» **SUPPLIED DATA**
'''

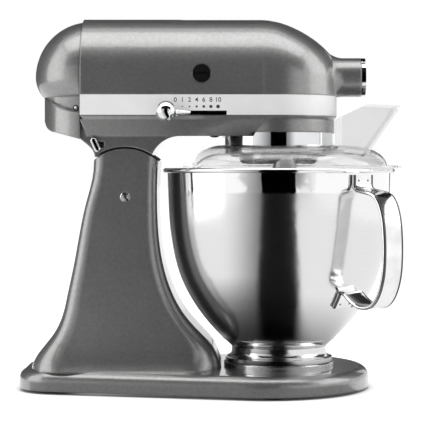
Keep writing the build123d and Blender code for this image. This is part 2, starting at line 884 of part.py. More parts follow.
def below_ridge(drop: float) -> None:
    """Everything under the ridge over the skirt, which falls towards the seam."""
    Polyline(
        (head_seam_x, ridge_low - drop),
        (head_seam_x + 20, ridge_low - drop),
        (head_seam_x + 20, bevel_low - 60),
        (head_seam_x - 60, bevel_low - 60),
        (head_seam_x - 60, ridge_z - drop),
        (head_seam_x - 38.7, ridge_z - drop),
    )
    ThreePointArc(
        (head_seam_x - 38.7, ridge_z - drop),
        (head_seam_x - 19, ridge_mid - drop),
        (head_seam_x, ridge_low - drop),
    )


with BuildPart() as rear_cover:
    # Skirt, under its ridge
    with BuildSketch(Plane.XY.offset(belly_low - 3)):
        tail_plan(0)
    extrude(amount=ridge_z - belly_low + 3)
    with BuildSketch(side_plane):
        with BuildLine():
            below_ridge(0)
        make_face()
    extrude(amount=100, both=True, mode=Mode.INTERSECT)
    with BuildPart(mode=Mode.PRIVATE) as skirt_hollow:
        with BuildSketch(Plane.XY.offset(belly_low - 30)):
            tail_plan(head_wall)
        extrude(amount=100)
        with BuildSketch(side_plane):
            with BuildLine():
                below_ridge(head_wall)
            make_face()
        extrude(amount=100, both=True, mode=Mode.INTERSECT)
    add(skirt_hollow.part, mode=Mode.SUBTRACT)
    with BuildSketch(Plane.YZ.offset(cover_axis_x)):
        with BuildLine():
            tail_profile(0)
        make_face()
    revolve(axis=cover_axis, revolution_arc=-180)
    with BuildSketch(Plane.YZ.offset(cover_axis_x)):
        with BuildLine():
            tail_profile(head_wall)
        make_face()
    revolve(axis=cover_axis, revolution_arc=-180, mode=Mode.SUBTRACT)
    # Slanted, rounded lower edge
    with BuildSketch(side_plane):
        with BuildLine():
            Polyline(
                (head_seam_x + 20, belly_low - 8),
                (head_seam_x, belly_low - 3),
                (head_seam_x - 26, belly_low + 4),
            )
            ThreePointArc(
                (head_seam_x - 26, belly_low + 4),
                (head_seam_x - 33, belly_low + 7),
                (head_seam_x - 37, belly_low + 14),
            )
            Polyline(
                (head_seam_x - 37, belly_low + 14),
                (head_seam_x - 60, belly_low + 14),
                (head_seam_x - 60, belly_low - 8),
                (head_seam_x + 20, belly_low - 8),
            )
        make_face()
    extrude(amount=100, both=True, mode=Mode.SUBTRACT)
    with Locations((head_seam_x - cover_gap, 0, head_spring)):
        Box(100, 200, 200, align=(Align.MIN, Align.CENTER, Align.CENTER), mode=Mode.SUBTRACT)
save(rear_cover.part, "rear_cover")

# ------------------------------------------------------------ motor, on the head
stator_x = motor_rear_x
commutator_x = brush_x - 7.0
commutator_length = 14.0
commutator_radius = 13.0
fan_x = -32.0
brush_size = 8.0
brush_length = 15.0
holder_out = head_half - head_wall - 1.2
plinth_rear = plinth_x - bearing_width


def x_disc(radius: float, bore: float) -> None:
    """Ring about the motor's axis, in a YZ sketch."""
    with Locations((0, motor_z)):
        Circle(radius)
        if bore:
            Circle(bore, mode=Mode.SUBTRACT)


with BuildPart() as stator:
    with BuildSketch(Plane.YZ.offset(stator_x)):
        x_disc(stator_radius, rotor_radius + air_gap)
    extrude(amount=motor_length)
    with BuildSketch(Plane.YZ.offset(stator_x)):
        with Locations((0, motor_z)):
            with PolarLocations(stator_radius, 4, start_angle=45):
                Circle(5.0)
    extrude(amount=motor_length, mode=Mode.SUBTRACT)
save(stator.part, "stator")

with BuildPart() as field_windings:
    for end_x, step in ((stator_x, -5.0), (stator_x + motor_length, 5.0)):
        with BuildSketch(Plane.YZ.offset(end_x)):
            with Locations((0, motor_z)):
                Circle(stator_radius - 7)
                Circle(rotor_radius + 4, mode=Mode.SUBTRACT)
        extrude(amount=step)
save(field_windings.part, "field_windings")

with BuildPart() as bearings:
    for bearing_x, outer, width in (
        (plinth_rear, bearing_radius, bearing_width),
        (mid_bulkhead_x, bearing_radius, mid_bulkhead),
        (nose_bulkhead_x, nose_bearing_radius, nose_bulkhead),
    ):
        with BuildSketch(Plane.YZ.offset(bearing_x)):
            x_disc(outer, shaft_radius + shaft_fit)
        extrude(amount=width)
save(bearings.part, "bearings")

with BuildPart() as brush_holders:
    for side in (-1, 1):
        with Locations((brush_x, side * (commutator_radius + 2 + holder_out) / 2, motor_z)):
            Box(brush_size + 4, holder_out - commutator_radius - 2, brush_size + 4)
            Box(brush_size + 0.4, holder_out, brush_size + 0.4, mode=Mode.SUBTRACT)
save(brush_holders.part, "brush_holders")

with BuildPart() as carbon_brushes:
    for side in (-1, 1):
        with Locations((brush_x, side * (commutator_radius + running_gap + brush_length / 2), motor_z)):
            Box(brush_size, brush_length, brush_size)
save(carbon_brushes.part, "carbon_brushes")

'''

» **TASK BRIEF**
Quote the material exactly, leaving nothing out.

» **EXERCISE SOLUTION**
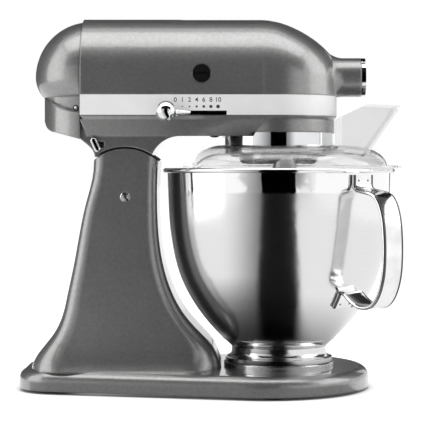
Keep writing the build123d and Blender code for this image. This is part 2, starting at line 884 of part.py. More parts follow.
def below_ridge(drop: float) -> None:
    """Everything under the ridge over the skirt, which falls towards the seam."""
    Polyline(
        (head_seam_x, ridge_low - drop),
        (head_seam_x + 20, ridge_low - drop),
        (head_seam_x + 20, bevel_low - 60),
        (head_seam_x - 60, bevel_low - 60),
        (head_seam_x - 60, ridge_z - drop),
        (head_seam_x - 38.7, ridge_z - drop),
    )
    ThreePointArc(
        (head_seam_x - 38.7, ridge_z - drop),
        (head_seam_x - 19, ridge_mid - drop),
        (head_seam_x, ridge_low - drop),
    )


with BuildPart() as rear_cover:
    # Skirt, under its ridge
    with BuildSketch(Plane.XY.offset(belly_low - 3)):
        tail_plan(0)
    extrude(amount=ridge_z - belly_low + 3)
    with BuildSketch(side_plane):
        with BuildLine():
            below_ridge(0)
        make_face()
    extrude(amount=100, both=True, mode=Mode.INTERSECT)
    with BuildPart(mode=Mode.PRIVATE) as skirt_hollow:
        with BuildSketch(Plane.XY.offset(belly_low - 30)):
            tail_plan(head_wall)
        extrude(amount=100)
        with BuildSketch(side_plane):
            with BuildLine():
                below_ridge(head_wall)
            make_face()
        extrude(amount=100, both=True, mode=Mode.INTERSECT)
    add(skirt_hollow.part, mode=Mode.SUBTRACT)
    with BuildSketch(Plane.YZ.offset(cover_axis_x)):
        with BuildLine():
            tail_profile(0)
        make_face()
    revolve(axis=cover_axis, revolution_arc=-180)
    with BuildSketch(Plane.YZ.offset(cover_axis_x)):
        with BuildLine():
            tail_profile(head_wall)
        make_face()
    revolve(axis=cover_axis, revolution_arc=-180, mode=Mode.SUBTRACT)
    # Slanted, rounded lower edge
    with BuildSketch(side_plane):
        with BuildLine():
            Polyline(
                (head_seam_x + 20, belly_low - 8),
                (head_seam_x, belly_low - 3),
                (head_seam_x - 26, belly_low + 4),
            )
            ThreePointArc(
                (head_seam_x - 26, belly_low + 4),
                (head_seam_x - 33, belly_low + 7),
                (head_seam_x - 37, belly_low + 14),
            )
            Polyline(
                (head_seam_x - 37, belly_low + 14),
                (head_seam_x - 60, belly_low + 14),
                (head_seam_x - 60, belly_low - 8),
                (head_seam_x + 20, belly_low - 8),
            )
        make_face()
    extrude(amount=100, both=True, mode=Mode.SUBTRACT)
    with Locations((head_seam_x - cover_gap, 0, head_spring)):
        Box(100, 200, 200, align=(Align.MIN, Align.CENTER, Align.CENTER), mode=Mode.SUBTRACT)
save(rear_cover.part, "rear_cover")

# ------------------------------------------------------------ motor, on the head
stator_x = motor_rear_x
commutator_x = brush_x - 7.0
commutator_length = 14.0
commutator_radius = 13.0
fan_x = -32.0
brush_size = 8.0
brush_length = 15.0
holder_out = head_half - head_wall - 1.2
plinth_rear = plinth_x - bearing_width


def x_disc(radius: float, bore: float) -> None:
    """Ring about the motor's axis, in a YZ sketch."""
    with Locations((0, motor_z)):
        Circle(radius)
        if bore:
            Circle(bore, mode=Mode.SUBTRACT)


with BuildPart() as stator:
    with BuildSketch(Plane.YZ.offset(stator_x)):
        x_disc(stator_radius, rotor_radius + air_gap)
    extrude(amount=motor_length)
    with BuildSketch(Plane.YZ.offset(stator_x)):
        with Locations((0, motor_z)):
            with PolarLocations(stator_radius, 4, start_angle=45):
                Circle(5.0)
    extrude(amount=motor_length, mode=Mode.SUBTRACT)
save(stator.part, "stator")

with BuildPart() as field_windings:
    for end_x, step in ((stator_x, -5.0), (stator_x + motor_length, 5.0)):
        with BuildSketch(Plane.YZ.offset(end_x)):
            with Locations((0, motor_z)):
                Circle(stator_radius - 7)
                Circle(rotor_radius + 4, mode=Mode.SUBTRACT)
        extrude(amount=step)
save(field_windings.part, "field_windings")

with BuildPart() as bearings:
    for bearing_x, outer, width in (
        (plinth_rear, bearing_radius, bearing_width),
        (mid_bulkhead_x, bearing_radius, mid_bulkhead),
        (nose_bulkhead_x, nose_bearing_radius, nose_bulkhead),
    ):
        with BuildSketch(Plane.YZ.offset(bearing_x)):
            x_disc(outer, shaft_radius + shaft_fit)
        extrude(amount=width)
save(bearings.part, "bearings")

with BuildPart() as brush_holders:
    for side in (-1, 1):
        with Locations((brush_x, side * (commutator_radius + 2 + holder_out) / 2, motor_z)):
            Box(brush_size + 4, holder_out - commutator_radius - 2, brush_size + 4)
            Box(brush_size + 0.4, holder_out, brush_size + 0.4, mode=Mode.SUBTRACT)
save(brush_holders.part, "brush_holders")

with BuildPart() as carbon_brushes:
    for side in (-1, 1):
        with Locations((brush_x, side * (commutator_radius + running_gap + brush_length / 2), motor_z)):
            Box(brush_size, brush_length, brush_size)
save(carbon_brushes.part, "carbon_brushes")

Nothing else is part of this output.